**** Data block ****

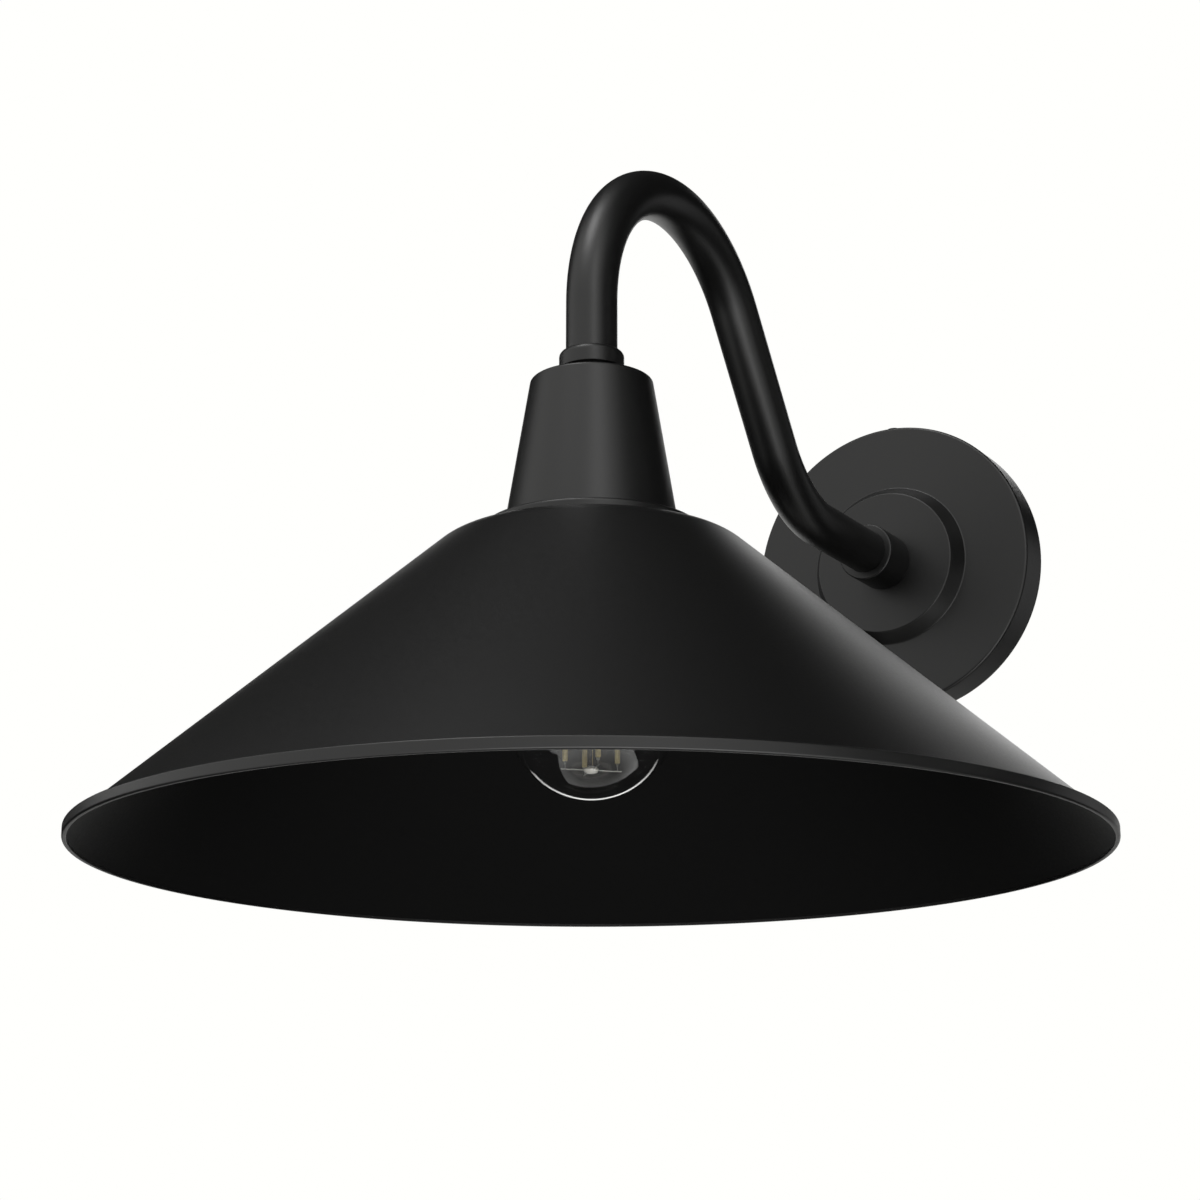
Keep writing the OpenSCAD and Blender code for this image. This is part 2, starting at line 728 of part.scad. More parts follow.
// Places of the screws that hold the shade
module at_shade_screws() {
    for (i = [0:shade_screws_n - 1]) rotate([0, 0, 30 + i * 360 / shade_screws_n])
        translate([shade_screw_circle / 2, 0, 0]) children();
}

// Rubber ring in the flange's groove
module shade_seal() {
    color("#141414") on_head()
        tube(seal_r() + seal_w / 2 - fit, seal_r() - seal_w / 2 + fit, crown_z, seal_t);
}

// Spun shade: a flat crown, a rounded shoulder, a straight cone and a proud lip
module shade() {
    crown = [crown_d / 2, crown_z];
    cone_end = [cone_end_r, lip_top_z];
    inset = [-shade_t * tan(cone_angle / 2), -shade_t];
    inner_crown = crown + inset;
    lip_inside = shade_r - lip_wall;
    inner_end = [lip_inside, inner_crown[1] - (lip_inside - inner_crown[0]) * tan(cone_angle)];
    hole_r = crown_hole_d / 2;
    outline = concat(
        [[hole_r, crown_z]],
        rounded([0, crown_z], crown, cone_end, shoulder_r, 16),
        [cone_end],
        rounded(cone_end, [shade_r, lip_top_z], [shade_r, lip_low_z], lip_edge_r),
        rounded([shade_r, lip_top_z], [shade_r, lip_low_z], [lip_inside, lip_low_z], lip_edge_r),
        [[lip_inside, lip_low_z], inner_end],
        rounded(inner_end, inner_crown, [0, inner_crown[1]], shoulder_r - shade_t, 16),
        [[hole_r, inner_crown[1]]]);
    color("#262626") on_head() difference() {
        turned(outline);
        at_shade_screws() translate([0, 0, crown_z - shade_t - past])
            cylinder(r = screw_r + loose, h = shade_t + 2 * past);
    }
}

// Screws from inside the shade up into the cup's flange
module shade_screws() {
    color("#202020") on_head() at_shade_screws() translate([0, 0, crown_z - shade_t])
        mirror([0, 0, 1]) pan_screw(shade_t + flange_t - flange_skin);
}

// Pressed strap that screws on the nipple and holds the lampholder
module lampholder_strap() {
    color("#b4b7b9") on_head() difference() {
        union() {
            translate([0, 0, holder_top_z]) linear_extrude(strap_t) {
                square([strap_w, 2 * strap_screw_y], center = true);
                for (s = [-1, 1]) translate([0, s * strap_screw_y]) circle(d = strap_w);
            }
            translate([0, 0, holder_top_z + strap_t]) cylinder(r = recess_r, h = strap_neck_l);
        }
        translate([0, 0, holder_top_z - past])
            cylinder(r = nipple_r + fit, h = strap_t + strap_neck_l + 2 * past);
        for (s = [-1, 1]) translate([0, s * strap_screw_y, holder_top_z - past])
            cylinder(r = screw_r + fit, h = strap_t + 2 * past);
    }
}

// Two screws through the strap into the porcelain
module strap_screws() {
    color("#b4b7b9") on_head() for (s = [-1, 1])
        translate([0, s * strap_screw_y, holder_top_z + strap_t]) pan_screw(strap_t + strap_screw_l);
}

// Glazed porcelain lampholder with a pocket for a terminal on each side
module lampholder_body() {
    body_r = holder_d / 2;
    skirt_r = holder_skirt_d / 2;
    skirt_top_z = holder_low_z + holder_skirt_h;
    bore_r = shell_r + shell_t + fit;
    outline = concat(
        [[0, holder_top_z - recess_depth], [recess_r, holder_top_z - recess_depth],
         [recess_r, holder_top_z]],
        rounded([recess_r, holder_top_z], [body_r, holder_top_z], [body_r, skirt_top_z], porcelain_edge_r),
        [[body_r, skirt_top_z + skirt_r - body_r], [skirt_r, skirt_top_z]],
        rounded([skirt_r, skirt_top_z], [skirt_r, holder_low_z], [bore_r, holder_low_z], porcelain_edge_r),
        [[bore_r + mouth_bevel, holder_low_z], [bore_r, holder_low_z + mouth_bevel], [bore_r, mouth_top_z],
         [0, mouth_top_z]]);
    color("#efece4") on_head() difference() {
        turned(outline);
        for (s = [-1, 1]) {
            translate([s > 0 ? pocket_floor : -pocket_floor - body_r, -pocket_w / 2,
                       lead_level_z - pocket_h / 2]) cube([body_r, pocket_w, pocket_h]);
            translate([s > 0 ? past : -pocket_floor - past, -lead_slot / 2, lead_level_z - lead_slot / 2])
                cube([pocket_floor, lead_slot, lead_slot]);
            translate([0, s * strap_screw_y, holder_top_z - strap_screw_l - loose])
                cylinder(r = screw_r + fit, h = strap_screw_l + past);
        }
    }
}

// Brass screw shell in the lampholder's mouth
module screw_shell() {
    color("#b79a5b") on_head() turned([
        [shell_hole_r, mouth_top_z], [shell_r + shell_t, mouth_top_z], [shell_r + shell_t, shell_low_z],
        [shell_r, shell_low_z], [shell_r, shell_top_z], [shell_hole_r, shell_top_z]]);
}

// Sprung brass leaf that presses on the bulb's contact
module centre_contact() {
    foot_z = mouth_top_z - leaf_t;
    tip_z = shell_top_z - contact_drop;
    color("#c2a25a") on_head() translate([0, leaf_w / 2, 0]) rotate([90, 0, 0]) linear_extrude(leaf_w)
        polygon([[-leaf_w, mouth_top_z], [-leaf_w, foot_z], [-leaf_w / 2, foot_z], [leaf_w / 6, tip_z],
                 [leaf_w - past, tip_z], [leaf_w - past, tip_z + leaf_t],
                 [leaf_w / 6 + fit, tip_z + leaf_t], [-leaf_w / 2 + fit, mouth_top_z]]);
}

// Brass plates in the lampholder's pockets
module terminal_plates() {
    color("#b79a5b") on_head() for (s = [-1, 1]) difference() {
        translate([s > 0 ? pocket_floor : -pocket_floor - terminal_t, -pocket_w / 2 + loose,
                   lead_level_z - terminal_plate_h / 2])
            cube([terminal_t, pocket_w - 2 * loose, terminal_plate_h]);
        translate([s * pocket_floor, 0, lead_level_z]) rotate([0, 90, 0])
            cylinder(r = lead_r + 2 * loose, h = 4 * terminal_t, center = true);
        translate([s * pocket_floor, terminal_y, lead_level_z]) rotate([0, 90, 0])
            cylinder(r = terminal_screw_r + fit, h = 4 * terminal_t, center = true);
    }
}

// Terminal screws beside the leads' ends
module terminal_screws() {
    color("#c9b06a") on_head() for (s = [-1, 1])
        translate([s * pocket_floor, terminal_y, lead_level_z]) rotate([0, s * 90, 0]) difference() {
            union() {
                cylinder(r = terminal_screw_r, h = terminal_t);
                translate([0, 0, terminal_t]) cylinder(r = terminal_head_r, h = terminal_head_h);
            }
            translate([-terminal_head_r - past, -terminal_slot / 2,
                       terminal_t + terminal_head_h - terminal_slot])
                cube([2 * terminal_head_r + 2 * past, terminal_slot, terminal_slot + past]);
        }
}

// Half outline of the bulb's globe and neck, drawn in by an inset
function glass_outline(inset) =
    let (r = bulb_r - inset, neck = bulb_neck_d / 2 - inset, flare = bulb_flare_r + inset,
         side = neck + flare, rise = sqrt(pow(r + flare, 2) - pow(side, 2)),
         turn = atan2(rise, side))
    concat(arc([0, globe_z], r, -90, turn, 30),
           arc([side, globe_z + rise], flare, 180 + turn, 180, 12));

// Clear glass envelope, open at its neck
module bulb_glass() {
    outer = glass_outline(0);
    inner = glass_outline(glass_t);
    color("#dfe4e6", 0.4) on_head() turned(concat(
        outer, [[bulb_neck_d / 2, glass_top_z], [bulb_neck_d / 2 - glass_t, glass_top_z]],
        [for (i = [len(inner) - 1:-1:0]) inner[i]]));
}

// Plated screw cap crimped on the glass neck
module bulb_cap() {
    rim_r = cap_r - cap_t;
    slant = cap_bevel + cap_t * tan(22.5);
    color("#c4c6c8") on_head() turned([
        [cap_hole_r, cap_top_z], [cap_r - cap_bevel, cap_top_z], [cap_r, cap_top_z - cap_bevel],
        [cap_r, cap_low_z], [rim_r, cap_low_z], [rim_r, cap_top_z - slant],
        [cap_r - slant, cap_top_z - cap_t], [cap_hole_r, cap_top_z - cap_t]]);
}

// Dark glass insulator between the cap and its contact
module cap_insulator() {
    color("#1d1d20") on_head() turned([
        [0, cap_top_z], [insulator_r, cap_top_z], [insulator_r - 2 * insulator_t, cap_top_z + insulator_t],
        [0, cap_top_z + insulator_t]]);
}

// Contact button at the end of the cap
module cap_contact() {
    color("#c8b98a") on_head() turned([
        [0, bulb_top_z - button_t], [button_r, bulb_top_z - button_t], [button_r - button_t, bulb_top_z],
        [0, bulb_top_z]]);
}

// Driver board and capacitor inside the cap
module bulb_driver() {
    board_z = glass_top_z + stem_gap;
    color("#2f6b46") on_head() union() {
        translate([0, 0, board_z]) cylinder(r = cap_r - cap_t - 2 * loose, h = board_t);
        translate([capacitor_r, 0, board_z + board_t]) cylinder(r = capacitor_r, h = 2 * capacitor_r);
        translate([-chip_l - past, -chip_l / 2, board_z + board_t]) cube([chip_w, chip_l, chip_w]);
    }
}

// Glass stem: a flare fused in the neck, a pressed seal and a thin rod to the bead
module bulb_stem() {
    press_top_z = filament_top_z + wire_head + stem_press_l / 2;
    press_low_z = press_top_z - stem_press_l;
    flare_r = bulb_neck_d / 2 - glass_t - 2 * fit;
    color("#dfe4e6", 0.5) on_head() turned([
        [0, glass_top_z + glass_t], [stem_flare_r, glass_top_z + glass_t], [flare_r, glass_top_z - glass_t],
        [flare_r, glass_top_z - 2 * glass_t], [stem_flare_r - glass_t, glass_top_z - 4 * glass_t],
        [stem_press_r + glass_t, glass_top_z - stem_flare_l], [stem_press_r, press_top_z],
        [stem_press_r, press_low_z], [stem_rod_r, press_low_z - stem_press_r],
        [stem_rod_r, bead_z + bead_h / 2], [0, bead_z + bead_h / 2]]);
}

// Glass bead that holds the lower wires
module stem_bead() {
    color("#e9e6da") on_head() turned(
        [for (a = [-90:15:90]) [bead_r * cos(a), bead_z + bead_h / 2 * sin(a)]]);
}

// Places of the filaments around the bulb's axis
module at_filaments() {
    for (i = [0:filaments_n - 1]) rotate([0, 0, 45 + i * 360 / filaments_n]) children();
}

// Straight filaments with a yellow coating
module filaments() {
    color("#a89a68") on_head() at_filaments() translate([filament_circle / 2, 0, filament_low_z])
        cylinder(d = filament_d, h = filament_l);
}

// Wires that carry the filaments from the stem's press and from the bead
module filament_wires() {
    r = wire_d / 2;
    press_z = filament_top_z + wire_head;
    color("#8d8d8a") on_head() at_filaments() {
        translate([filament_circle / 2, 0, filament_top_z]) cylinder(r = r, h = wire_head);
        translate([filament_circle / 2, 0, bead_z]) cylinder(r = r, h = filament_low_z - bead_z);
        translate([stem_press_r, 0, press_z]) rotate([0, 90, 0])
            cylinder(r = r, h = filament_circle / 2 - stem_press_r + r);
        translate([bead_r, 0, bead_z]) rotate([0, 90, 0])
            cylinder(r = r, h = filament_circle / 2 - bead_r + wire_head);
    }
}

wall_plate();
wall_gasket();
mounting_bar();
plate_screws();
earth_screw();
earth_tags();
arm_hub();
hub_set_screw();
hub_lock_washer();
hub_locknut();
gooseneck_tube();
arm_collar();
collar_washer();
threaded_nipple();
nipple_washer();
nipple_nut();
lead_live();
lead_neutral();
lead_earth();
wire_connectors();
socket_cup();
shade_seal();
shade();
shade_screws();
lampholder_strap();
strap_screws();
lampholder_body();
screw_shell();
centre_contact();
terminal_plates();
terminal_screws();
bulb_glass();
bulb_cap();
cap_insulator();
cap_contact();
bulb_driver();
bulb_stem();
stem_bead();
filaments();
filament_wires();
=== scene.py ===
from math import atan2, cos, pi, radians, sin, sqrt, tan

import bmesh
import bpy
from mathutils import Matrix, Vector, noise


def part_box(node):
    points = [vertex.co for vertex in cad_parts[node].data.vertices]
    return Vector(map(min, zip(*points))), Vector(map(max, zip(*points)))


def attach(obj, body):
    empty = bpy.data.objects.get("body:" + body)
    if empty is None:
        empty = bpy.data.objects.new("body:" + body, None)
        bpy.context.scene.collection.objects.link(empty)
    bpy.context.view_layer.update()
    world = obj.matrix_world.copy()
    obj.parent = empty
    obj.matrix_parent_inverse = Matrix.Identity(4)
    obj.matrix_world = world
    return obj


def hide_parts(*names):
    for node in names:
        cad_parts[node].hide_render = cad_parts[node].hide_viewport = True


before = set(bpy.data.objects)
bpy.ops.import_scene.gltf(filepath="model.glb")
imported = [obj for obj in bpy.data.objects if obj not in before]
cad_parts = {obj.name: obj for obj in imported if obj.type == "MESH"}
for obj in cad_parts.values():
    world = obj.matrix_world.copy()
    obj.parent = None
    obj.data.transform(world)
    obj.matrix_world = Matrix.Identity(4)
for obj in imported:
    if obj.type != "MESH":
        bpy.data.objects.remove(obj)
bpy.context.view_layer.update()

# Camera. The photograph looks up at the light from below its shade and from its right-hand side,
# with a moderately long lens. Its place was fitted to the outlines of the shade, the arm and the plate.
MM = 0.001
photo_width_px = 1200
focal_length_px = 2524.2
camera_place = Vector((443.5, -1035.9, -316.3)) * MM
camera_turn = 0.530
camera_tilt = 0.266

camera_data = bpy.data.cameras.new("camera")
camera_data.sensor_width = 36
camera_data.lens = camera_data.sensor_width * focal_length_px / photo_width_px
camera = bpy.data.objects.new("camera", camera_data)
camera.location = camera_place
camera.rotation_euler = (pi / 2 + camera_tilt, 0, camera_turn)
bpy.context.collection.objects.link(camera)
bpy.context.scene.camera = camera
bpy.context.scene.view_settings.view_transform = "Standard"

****

What is being asked:
Only the lines from the one with "from the bead" up to the one with "before = set(bpy.data.objects)" should be repeated, both included, exactly as they appear.

Task answer:
// Wires that carry the filaments from the stem's press and from the bead
module filament_wires() {
    r = wire_d / 2;
    press_z = filament_top_z + wire_head;
    color("#8d8d8a") on_head() at_filaments() {
        translate([filament_circle / 2, 0, filament_top_z]) cylinder(r = r, h = wire_head);
        translate([filament_circle / 2, 0, bead_z]) cylinder(r = r, h = filament_low_z - bead_z);
        translate([stem_press_r, 0, press_z]) rotate([0, 90, 0])
            cylinder(r = r, h = filament_circle / 2 - stem_press_r + r);
        translate([bead_r, 0, bead_z]) rotate([0, 90, 0])
            cylinder(r = r, h = filament_circle / 2 - bead_r + wire_head);
    }
}

wall_plate();
wall_gasket();
mounting_bar();
plate_screws();
earth_screw();
earth_tags();
arm_hub();
hub_set_screw();
hub_lock_washer();
hub_locknut();
gooseneck_tube();
arm_collar();
collar_washer();
threaded_nipple();
nipple_washer();
nipple_nut();
lead_live();
lead_neutral();
lead_earth();
wire_connectors();
socket_cup();
shade_seal();
shade();
shade_screws();
lampholder_strap();
strap_screws();
lampholder_body();
screw_shell();
centre_contact();
terminal_plates();
terminal_screws();
bulb_glass();
bulb_cap();
cap_insulator();
cap_contact();
bulb_driver();
bulb_stem();
stem_bead();
filaments();
filament_wires();
=== scene.py ===
from math import atan2, cos, pi, radians, sin, sqrt, tan

import bmesh
import bpy
from mathutils import Matrix, Vector, noise


def part_box(node):
    points = [vertex.co for vertex in cad_parts[node].data.vertices]
    return Vector(map(min, zip(*points))), Vector(map(max, zip(*points)))


def attach(obj, body):
    empty = bpy.data.objects.get("body:" + body)
    if empty is None:
        empty = bpy.data.objects.new("body:" + body, None)
        bpy.context.scene.collection.objects.link(empty)
    bpy.context.view_layer.update()
    world = obj.matrix_world.copy()
    obj.parent = empty
    obj.matrix_parent_inverse = Matrix.Identity(4)
    obj.matrix_world = world
    return obj


def hide_parts(*names):
    for node in names:
        cad_parts[node].hide_render = cad_parts[node].hide_viewport = True


before = set(bpy.data.objects)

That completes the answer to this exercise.